Aim: From the records below, copy out exactly the lines from the one containing "Recreate this object" to the one containing "EDGE_RADIUS = 0.5", both included. Add nothing else.

Material for this task:
§ §

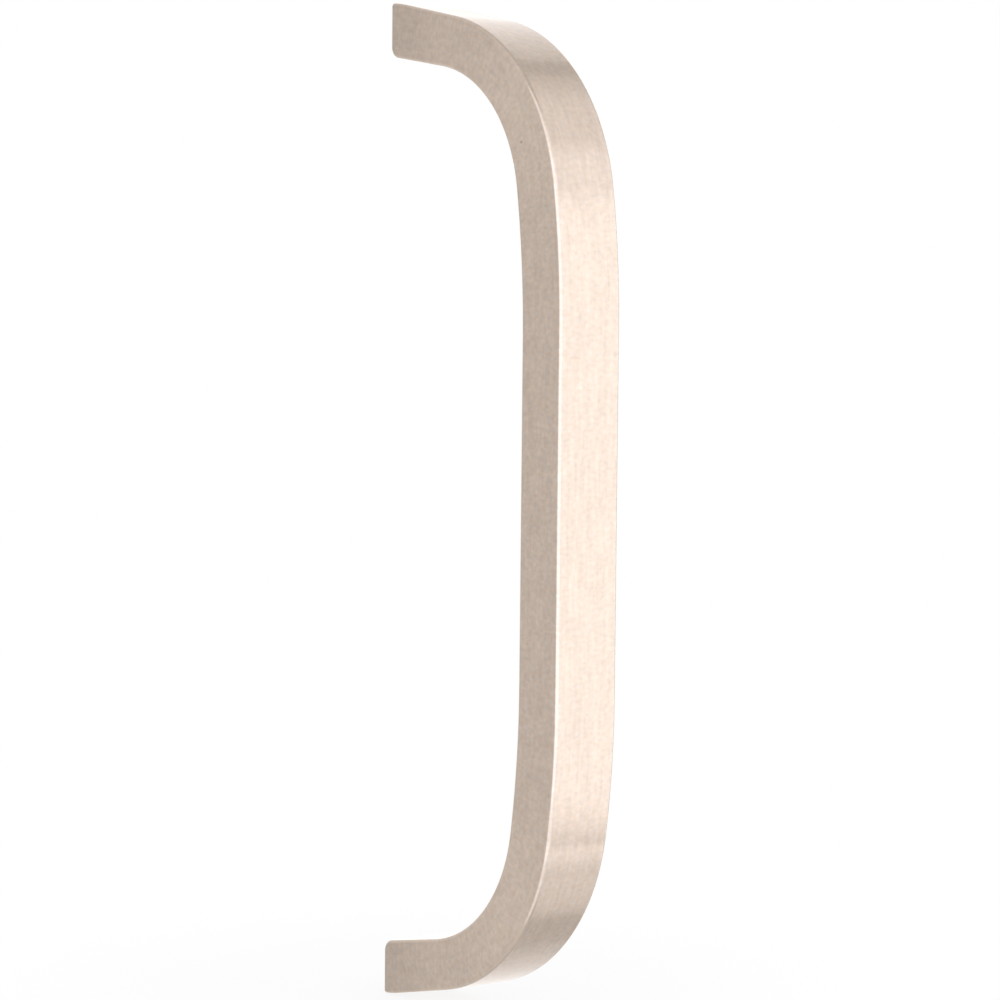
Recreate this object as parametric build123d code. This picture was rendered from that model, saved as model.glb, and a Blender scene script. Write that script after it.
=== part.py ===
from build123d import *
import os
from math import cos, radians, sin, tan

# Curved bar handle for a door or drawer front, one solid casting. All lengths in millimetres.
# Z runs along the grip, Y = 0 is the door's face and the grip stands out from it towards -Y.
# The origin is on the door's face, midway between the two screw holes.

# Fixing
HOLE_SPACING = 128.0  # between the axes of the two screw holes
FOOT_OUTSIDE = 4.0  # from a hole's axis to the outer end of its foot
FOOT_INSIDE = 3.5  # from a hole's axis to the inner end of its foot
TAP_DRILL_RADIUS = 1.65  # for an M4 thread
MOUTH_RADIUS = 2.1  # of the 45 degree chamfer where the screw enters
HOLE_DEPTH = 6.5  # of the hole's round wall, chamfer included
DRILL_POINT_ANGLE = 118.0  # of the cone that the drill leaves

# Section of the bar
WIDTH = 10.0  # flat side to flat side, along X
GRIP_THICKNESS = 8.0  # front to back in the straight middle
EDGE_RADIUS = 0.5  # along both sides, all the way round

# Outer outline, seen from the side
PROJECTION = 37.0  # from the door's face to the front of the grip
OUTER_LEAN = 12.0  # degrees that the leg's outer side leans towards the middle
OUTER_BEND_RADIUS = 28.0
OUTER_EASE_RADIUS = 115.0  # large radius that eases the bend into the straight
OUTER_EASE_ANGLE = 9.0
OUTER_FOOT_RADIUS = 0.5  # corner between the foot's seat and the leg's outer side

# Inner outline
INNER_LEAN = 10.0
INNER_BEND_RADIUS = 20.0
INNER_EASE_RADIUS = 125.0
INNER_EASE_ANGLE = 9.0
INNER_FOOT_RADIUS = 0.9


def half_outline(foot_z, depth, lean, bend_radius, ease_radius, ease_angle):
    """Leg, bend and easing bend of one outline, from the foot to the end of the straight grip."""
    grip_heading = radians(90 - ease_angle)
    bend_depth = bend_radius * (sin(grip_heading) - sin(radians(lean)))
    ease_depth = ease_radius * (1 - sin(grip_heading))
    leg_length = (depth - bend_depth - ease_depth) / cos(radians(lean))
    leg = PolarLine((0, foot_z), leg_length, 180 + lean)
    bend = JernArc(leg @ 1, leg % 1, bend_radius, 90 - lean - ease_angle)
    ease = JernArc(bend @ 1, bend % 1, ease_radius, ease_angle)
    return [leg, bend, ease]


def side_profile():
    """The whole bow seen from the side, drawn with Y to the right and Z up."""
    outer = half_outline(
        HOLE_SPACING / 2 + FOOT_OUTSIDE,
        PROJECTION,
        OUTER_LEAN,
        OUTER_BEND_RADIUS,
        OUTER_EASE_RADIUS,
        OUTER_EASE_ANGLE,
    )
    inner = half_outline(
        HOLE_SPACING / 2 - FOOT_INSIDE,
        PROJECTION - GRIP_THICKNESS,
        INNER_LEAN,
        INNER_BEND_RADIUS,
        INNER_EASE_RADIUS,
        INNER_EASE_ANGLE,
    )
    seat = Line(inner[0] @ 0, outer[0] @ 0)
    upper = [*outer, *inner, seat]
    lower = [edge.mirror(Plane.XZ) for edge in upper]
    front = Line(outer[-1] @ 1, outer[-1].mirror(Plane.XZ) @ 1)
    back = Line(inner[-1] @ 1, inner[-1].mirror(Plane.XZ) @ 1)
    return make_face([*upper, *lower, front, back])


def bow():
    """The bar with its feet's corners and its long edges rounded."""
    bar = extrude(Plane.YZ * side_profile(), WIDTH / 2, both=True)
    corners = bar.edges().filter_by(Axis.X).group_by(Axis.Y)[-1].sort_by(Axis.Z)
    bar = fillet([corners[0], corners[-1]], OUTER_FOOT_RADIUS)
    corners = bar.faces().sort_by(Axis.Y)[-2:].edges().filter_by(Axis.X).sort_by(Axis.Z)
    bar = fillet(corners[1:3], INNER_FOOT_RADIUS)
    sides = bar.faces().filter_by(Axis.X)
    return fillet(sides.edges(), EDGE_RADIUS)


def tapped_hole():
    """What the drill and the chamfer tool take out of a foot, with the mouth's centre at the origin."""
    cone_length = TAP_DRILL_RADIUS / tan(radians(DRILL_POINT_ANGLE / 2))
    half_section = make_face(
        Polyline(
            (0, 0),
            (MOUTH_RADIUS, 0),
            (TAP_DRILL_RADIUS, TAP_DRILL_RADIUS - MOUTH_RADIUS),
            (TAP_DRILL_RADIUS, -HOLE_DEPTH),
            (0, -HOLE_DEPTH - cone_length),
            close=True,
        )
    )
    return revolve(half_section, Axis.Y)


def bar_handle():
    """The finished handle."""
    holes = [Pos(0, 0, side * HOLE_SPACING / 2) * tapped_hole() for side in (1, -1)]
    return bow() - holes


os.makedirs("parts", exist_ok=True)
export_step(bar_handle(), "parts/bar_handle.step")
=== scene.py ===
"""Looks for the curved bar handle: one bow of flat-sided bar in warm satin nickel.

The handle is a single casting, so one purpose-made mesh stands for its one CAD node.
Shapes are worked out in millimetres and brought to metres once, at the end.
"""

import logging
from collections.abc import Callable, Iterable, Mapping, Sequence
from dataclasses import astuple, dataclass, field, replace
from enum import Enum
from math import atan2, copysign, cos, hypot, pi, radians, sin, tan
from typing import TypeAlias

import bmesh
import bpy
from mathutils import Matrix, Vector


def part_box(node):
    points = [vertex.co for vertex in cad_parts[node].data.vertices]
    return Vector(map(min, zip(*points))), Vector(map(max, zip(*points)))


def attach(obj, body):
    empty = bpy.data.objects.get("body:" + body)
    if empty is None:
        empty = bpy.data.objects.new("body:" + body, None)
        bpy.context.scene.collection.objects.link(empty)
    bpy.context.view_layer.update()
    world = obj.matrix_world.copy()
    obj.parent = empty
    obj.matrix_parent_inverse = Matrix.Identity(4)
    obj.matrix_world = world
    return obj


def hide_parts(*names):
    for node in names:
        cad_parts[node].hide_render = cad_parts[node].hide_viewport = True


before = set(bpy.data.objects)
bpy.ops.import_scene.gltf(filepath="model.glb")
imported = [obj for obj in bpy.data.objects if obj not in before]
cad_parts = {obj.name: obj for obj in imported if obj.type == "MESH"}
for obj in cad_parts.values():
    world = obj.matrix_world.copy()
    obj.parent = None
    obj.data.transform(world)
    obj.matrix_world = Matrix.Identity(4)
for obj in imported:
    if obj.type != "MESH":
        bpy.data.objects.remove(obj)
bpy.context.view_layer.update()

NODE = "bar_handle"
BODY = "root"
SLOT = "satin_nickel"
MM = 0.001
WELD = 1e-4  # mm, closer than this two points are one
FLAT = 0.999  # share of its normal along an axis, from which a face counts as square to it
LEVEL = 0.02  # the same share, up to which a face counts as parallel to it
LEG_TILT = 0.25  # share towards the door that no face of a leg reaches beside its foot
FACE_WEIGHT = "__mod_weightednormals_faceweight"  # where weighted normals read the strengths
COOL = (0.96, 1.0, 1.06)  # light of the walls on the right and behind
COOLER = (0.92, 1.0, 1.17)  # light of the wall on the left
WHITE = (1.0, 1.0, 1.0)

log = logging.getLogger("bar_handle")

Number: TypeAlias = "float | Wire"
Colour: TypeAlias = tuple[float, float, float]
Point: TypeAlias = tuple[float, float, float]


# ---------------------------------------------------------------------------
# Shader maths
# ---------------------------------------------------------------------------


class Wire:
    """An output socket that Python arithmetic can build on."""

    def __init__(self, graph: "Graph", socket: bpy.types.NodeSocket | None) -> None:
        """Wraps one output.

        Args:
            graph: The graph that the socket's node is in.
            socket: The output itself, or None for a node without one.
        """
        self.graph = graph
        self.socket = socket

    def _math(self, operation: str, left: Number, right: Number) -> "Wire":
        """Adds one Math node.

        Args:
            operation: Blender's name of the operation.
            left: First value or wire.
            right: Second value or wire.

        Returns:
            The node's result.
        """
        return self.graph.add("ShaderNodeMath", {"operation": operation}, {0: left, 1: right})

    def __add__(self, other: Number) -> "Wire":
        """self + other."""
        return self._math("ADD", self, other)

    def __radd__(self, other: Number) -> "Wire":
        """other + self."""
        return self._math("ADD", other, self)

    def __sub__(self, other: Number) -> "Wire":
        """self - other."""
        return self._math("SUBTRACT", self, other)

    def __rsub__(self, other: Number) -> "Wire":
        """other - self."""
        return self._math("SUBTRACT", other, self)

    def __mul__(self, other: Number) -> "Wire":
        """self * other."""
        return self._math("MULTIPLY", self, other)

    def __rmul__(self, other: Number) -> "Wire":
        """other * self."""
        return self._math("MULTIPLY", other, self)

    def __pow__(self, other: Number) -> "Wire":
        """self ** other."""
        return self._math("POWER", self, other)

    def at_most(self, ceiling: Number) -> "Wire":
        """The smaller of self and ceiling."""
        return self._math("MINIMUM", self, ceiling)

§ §

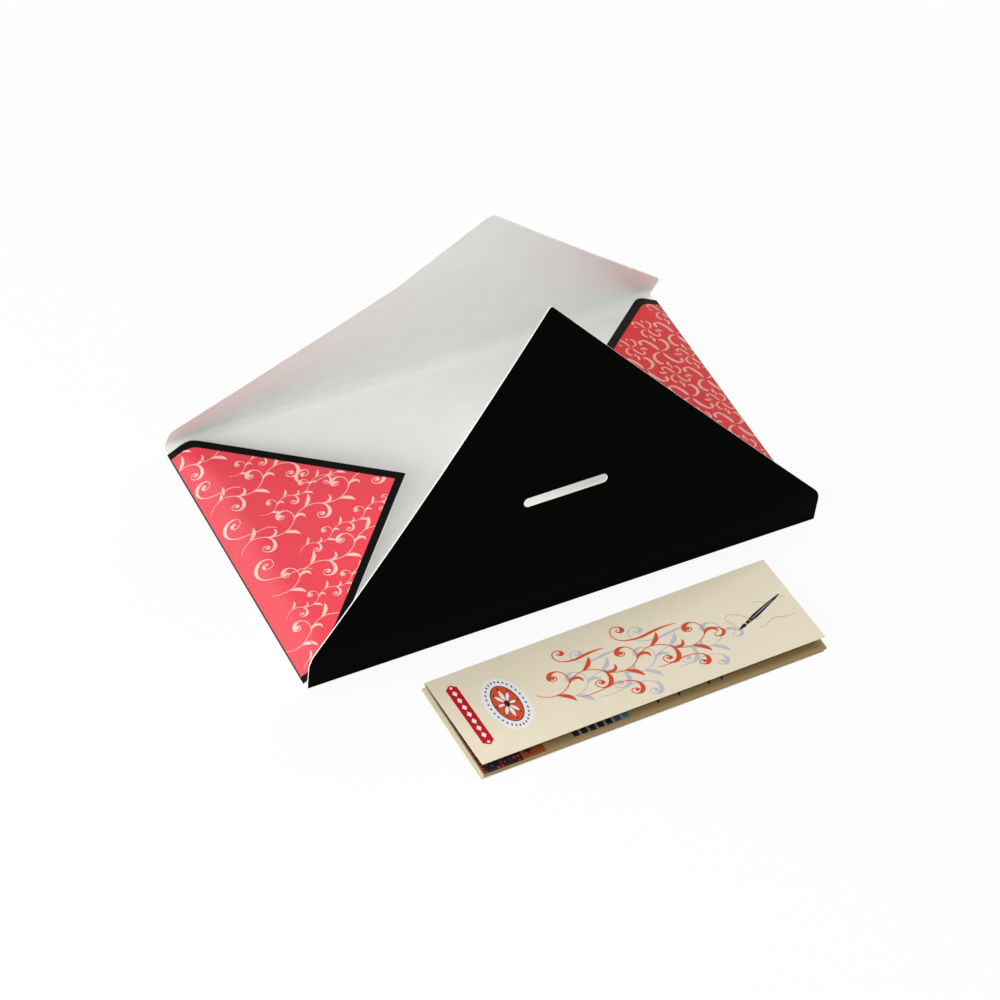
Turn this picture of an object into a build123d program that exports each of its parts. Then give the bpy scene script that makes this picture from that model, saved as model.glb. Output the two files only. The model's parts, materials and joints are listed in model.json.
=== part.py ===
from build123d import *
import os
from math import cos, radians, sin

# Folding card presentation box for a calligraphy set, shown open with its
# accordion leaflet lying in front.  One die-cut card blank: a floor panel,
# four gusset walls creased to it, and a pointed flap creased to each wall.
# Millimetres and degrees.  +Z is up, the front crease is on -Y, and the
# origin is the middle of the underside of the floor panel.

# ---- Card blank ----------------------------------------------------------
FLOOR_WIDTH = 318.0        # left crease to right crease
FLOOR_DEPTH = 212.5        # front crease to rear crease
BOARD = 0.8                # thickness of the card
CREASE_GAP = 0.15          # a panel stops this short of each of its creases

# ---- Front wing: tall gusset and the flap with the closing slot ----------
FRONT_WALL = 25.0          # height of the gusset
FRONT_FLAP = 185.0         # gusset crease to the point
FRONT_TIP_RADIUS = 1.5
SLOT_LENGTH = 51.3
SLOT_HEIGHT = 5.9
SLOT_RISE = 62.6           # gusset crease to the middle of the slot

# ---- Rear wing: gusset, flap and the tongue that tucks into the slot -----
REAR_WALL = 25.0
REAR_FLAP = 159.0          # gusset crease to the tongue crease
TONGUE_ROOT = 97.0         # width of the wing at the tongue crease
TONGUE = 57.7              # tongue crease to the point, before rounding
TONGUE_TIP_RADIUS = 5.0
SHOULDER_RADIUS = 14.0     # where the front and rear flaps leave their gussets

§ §

Expected output:
Recreate this object as parametric build123d code. This picture was rendered from that model, saved as model.glb, and a Blender scene script. Write that script after it.
=== part.py ===
from build123d import *
import os
from math import cos, radians, sin, tan

# Curved bar handle for a door or drawer front, one solid casting. All lengths in millimetres.
# Z runs along the grip, Y = 0 is the door's face and the grip stands out from it towards -Y.
# The origin is on the door's face, midway between the two screw holes.

# Fixing
HOLE_SPACING = 128.0  # between the axes of the two screw holes
FOOT_OUTSIDE = 4.0  # from a hole's axis to the outer end of its foot
FOOT_INSIDE = 3.5  # from a hole's axis to the inner end of its foot
TAP_DRILL_RADIUS = 1.65  # for an M4 thread
MOUTH_RADIUS = 2.1  # of the 45 degree chamfer where the screw enters
HOLE_DEPTH = 6.5  # of the hole's round wall, chamfer included
DRILL_POINT_ANGLE = 118.0  # of the cone that the drill leaves

# Section of the bar
WIDTH = 10.0  # flat side to flat side, along X
GRIP_THICKNESS = 8.0  # front to back in the straight middle
EDGE_RADIUS = 0.5  # along both sides, all the way round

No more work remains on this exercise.